# Your goal:
Give the number of lines in the records below that include "JSON", and nothing more.

— START OF Data rows —

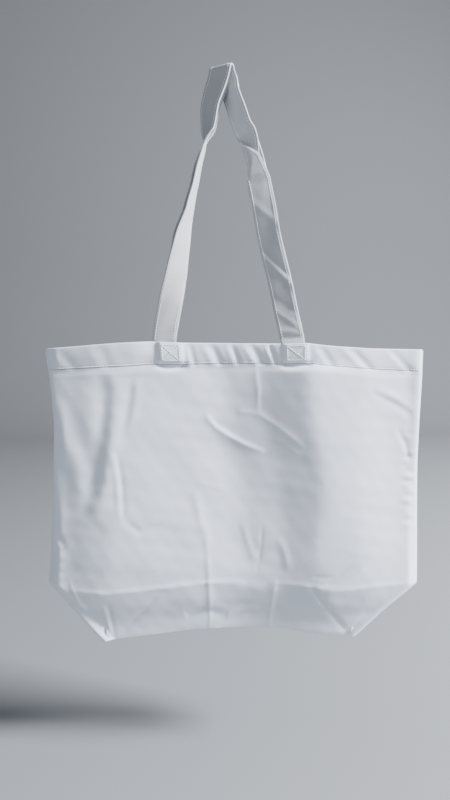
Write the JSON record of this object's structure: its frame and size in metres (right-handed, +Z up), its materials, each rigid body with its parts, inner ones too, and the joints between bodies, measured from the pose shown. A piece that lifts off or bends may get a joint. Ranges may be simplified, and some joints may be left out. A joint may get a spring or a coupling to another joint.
{
  "type": "canvas tote bag",
  "caption": "Plain flat canvas tote with a boxed bottom folded in, a stitched hem around its mouth and a long strap handle on each side.",
  "frame": {"origin": "on the line of the hook between the tops of the handle loops, in the middle of the bag's width and thickness", "axes": "+Z up from the bag to the hook, +X to the bag's right as seen from the front, front of the bag towards -Y"},
  "size_m": [0.44, 0.024, 0.6504],
  "materials": {
    "canvas": "plain woven cotton canvas, matt",
    "strap": "the same canvas, folded and pressed into a strap",
    "thread": "cotton sewing thread"
  },
  "bodies": {
    "bag": {"back_panel": "canvas", "back_hem": "canvas", "back_hem_stitching": "thread", "left_side_seam": "canvas", "right_side_seam": "canvas", "left_gusset": "canvas", "right_gusset": "canvas", "base_panel": "canvas", "left_corner_seam": "canvas", "right_corner_seam": "canvas", "back_handle_tabs": "strap", "back_tab_stitching": "thread"},
    "front": {"front_panel": "canvas", "front_hem": "canvas", "front_hem_stitching": "thread", "front_handle_tabs": "strap", "front_tab_stitching": "thread"},
    "front_handle": {"front_handle_loop": "strap", "front_handle_left_leg": "strap", "front_handle_right_leg": "strap"},
    "back_handle": {"back_handle_loop": "strap", "back_handle_left_leg": "strap", "back_handle_right_leg": "strap"}
  },
  "joints": [
    {"name": "mouth_open", "type": "hinge", "parent": "bag", "child": "front", "pos_m": [0, -0.0082, -0.645], "axis": [1, 0, 0], "range_deg": [0, 12]},
    {"name": "front_handle_fold", "type": "hinge", "parent": "front", "child": "front_handle", "pos_m": [0, -0.0086, -0.294], "axis": [1, 0, 0], "range_deg": [0, 165]},
    {"name": "back_handle_fold", "type": "hinge", "parent": "bag", "child": "back_handle", "pos_m": [0, 0.0086, -0.294], "axis": [-1, 0, 0], "range_deg": [0, 165]}
  ]
}
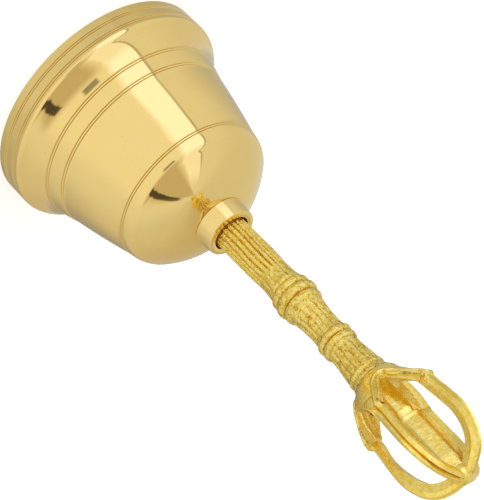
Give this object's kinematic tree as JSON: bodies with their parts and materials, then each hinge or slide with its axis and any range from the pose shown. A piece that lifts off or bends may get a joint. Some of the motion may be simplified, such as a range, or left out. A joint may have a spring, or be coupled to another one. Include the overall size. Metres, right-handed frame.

— END OF Data rows —

# Output below:
2